Using the listing below, copy exactly the lines from the one containing "# Cover screws: pan" to the one containing "obj.matrix_parent_inverse = Matrix.Identity(4)", both lines included, and no others.
** Start Record set **
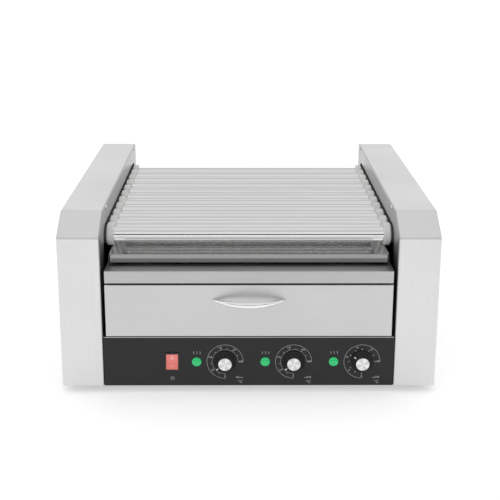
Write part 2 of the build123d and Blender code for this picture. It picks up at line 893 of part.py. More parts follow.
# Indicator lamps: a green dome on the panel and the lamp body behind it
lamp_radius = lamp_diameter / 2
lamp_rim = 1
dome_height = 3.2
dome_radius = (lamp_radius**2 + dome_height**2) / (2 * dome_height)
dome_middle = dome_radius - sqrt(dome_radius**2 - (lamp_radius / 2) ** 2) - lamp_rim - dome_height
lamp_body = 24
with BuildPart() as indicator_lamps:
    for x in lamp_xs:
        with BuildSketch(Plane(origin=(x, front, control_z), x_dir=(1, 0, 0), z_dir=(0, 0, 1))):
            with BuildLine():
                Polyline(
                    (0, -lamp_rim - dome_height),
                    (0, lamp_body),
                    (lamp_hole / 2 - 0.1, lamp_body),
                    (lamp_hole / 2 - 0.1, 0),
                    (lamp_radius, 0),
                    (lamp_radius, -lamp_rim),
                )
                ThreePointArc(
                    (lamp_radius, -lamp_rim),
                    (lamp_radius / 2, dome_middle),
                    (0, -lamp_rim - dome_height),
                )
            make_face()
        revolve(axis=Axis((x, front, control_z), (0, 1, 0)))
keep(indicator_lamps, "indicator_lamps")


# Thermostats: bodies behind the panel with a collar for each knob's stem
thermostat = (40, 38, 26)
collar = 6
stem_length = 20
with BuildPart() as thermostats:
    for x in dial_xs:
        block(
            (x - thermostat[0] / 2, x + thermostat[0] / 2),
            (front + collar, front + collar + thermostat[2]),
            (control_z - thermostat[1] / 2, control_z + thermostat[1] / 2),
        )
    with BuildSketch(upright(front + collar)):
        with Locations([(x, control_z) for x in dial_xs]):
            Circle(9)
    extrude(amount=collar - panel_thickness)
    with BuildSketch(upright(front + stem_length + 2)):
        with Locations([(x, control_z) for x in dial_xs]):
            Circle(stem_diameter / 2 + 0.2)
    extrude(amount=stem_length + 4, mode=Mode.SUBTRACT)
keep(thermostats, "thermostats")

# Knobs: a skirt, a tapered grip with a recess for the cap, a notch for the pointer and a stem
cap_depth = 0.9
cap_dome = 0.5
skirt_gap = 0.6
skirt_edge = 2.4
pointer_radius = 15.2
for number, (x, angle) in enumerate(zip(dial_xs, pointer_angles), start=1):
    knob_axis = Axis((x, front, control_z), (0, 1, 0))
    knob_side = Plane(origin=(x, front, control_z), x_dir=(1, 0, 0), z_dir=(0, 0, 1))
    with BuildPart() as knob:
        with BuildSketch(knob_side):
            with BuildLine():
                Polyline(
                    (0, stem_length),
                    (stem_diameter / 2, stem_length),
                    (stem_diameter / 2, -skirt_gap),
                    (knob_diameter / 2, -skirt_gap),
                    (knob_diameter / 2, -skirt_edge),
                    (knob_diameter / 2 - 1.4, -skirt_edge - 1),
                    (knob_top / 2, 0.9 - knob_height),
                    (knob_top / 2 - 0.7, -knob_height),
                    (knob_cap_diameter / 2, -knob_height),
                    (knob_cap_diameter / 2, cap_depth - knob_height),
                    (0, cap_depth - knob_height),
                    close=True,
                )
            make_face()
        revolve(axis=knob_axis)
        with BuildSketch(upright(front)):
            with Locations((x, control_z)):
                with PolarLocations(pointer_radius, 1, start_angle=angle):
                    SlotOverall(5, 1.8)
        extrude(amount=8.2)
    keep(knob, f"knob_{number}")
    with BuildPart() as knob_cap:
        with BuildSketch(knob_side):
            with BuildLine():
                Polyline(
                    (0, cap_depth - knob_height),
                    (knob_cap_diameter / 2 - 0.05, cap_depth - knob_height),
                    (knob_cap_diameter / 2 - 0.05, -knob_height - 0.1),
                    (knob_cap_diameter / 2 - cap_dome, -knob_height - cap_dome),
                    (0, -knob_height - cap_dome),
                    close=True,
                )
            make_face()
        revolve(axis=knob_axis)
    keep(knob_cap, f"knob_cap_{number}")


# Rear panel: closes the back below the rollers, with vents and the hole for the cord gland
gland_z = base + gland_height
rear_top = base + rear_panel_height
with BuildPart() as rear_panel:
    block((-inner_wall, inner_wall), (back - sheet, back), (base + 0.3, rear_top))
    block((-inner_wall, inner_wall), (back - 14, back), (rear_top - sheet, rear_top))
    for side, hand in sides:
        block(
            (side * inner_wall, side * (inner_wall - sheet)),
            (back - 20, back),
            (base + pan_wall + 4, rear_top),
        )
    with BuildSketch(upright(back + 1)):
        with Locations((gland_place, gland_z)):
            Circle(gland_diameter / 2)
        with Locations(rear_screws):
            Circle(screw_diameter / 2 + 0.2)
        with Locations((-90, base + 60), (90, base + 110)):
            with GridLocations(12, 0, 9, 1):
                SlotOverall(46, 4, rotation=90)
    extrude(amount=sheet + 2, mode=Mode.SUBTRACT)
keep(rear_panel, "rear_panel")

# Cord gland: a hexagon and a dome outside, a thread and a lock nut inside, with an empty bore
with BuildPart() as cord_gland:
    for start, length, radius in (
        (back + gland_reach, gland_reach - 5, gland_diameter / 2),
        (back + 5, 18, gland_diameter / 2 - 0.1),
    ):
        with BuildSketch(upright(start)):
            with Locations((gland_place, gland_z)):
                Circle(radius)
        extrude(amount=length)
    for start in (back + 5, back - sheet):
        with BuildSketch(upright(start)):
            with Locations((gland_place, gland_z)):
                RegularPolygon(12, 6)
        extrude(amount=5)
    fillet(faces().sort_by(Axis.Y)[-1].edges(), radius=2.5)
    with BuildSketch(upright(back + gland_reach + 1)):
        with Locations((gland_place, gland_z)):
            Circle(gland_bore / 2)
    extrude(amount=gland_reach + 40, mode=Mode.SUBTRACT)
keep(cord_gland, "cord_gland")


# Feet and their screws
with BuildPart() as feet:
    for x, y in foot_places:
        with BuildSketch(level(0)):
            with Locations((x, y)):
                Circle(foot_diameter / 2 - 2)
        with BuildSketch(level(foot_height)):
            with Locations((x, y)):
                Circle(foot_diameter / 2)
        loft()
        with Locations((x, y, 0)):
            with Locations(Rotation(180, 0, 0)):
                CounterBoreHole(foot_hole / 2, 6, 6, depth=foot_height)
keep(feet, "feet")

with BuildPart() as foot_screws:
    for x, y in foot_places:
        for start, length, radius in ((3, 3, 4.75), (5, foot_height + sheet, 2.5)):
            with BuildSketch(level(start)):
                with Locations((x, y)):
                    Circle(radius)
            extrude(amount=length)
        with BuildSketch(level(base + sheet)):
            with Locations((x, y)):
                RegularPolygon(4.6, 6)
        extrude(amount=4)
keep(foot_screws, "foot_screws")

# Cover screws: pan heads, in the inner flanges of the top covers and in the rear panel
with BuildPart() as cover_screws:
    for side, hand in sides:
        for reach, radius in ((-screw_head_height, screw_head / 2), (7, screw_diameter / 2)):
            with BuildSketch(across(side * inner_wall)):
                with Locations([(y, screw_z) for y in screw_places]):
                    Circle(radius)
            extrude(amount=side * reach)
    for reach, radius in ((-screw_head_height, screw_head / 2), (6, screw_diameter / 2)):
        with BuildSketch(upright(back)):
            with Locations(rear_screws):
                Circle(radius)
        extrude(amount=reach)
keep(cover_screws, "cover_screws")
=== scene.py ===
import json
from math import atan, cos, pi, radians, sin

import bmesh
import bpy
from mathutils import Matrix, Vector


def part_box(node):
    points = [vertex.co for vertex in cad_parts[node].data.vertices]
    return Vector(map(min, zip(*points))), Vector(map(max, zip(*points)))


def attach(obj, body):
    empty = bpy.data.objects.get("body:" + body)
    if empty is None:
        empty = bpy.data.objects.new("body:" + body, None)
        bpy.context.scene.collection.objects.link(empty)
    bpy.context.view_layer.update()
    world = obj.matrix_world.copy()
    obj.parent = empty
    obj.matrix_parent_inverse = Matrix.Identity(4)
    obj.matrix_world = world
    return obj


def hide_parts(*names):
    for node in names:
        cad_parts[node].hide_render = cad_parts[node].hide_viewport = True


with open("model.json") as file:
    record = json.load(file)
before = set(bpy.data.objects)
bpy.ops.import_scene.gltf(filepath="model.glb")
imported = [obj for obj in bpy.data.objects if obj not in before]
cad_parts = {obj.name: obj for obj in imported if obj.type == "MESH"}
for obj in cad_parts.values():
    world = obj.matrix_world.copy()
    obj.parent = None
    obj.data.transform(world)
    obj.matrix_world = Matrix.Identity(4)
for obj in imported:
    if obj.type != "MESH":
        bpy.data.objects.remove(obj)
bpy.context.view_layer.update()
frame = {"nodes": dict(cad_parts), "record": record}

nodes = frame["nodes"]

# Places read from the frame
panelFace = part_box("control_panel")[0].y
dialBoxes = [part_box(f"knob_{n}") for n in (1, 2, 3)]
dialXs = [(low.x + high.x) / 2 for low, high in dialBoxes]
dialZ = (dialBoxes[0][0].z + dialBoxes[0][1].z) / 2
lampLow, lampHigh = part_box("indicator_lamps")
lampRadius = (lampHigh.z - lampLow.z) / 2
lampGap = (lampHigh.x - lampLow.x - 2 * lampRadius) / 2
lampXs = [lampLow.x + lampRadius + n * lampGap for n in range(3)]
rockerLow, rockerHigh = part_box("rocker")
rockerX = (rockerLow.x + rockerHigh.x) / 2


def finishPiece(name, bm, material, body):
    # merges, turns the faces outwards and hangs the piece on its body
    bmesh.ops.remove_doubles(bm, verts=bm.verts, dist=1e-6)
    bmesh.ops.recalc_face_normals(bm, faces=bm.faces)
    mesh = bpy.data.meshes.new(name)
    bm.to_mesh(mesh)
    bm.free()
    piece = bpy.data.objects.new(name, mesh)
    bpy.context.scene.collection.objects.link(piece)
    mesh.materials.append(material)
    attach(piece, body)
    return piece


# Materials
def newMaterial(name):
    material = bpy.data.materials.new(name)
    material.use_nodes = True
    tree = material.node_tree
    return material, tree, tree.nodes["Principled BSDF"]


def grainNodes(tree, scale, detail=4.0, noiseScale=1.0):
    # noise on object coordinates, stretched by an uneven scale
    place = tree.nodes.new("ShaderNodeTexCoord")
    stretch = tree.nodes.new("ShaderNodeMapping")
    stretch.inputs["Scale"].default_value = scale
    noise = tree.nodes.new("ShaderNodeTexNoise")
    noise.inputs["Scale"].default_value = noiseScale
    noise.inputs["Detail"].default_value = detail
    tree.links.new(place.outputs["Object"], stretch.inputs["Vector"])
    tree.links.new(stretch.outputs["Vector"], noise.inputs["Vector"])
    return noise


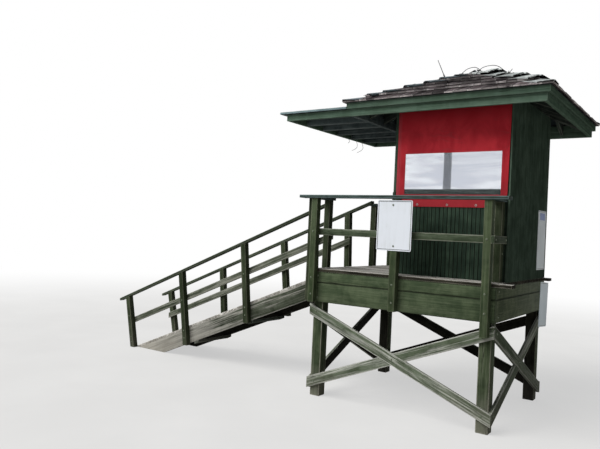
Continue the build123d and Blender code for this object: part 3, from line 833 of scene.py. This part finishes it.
** End Record set **
- [Exercise solution]
# Cover screws: pan heads, in the inner flanges of the top covers and in the rear panel
with BuildPart() as cover_screws:
    for side, hand in sides:
        for reach, radius in ((-screw_head_height, screw_head / 2), (7, screw_diameter / 2)):
            with BuildSketch(across(side * inner_wall)):
                with Locations([(y, screw_z) for y in screw_places]):
                    Circle(radius)
            extrude(amount=side * reach)
    for reach, radius in ((-screw_head_height, screw_head / 2), (6, screw_diameter / 2)):
        with BuildSketch(upright(back)):
            with Locations(rear_screws):
                Circle(radius)
        extrude(amount=reach)
keep(cover_screws, "cover_screws")
=== scene.py ===
import json
from math import atan, cos, pi, radians, sin

import bmesh
import bpy
from mathutils import Matrix, Vector


def part_box(node):
    points = [vertex.co for vertex in cad_parts[node].data.vertices]
    return Vector(map(min, zip(*points))), Vector(map(max, zip(*points)))


def attach(obj, body):
    empty = bpy.data.objects.get("body:" + body)
    if empty is None:
        empty = bpy.data.objects.new("body:" + body, None)
        bpy.context.scene.collection.objects.link(empty)
    bpy.context.view_layer.update()
    world = obj.matrix_world.copy()
    obj.parent = empty
    obj.matrix_parent_inverse = Matrix.Identity(4)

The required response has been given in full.